Bayesian semiparametric model with spatially-temporally varying coefficients selection

In spatiotemporal analysis, the effect of a covariate on the outcome usually varies across areas and time. The spatial configuration of the areas may potentially depend on not only the structured random intercept but also spatially varying coefficients of covariates. In addition, the normality assumption of the distribution of spatially varying coefficients could lead to potential biases of estimations. In this article, we proposed a Bayesian semiparametric space-time model where the spatially-temporally varying coefficient is decomposed as fixed, spatially varying, and temporally varying coefficients. We nonparametrically modeled the spatially varying coefficients of space-time covariates by using the area-specific Dirichlet process prior with weights transformed via a generalized transformation.
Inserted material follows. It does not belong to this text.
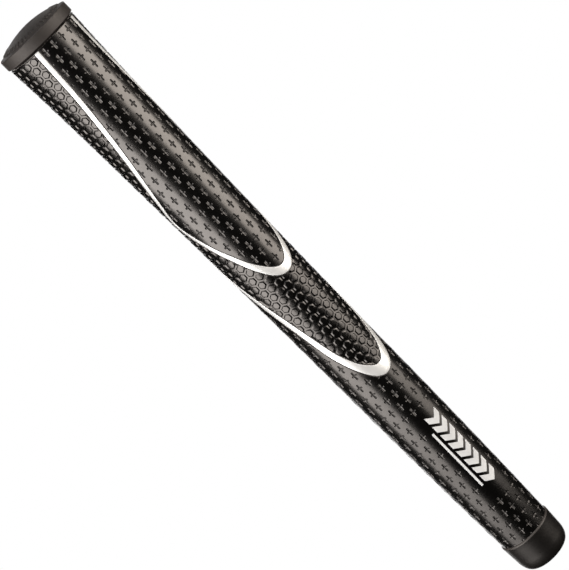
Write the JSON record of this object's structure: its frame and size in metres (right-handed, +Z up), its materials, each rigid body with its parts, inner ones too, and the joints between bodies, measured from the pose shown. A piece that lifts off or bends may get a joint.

We modeled the temporally varying coefficients of covariates through the dynamic model. We also took into account the uncertainty of inclusion of the spatially-temporally varying coefficients by variable selection procedure through determining the probabilities of different effects for each covariate. The proposed semiparametric approach shows its improvement compared with the Bayesian spatial-temporal models with normality assumption on spatial random effects and the Bayesian model with the Dirichlet process prior on the random intercept. We presented a simulation example to evaluate the performance of the proposed approach with the competing models. We used an application to low birth weight data in South Carolina as an illustration.